If you’re a renter in D.C. who makes under $40,000 a year, you may be eligible for a trim — or even a refund — on your city income taxes.
D.C.’s Schedule H Homeowner and Renter Property Tax Credit has been around since 1977, and it’s meant to offset the cost of property taxes for homeowners and renters. We know what you’re thinking: Renters don’t pay property taxes. But landlords do, and they factor in that cost when setting the rent you pay.
“Basically [renters] are reimbursing their landlords for the taxes that have to be paid on the property and that are passed on as rent,” says Stephen Cordi, deputy director of D.C.’s Office of Tax and Revenue.
For renters, the qualifications are simple: You must have rented at your current D.C. property for the entirety of 2015 and the federal adjusted gross income (AGI) of your tax filing unit (meaning you and whoever you’re filing with, such as your spouse or your dependents) must not exceed $40,000. If you are 70 or older, that limit goes up to $60,000.
That means that if you and your roommates each pay a portion of the rent and if the AGI for each of you is below $40,000, you can get a little relief to offset the effective cost of your unit’s property taxes.
It’s not surprising if you haven’t heard of this benefit to renters. Before a reform to the credit that went into effect last year, only renters who made less than $20,000 were eligible, and they could get back $750 at most. Cordi says 17,741 residents filed for the credit for tax year 2014, after the income threshold was raised. That’s up from about 4,600 claims the previous year.
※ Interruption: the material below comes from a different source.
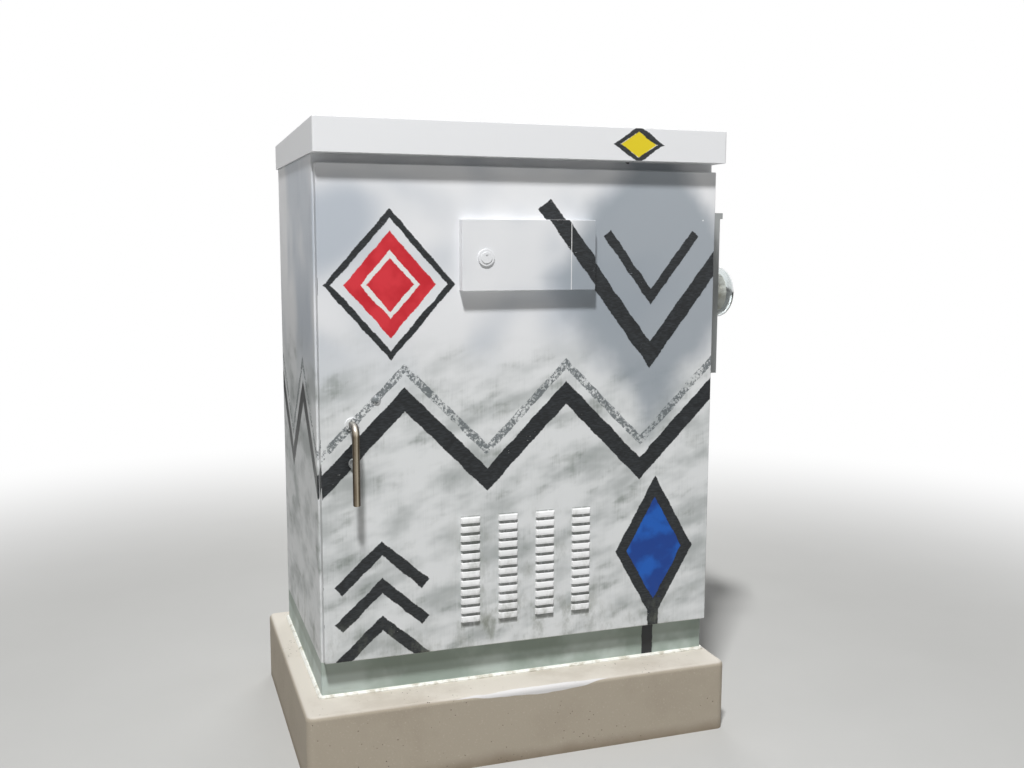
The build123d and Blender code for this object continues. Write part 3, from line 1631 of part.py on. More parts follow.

To apply, fill out the Schedule H form online at otr.cfo.dc.gov and file it with your taxes. It provides detailed instructions to calculate the amount of property tax you’re effectively paying depending on how much you pay in rent and the type of residence you live in.
The credit is designed to reimburse you for anything over 3-4 percent of your income in property taxes. At most, you could receive $1,000.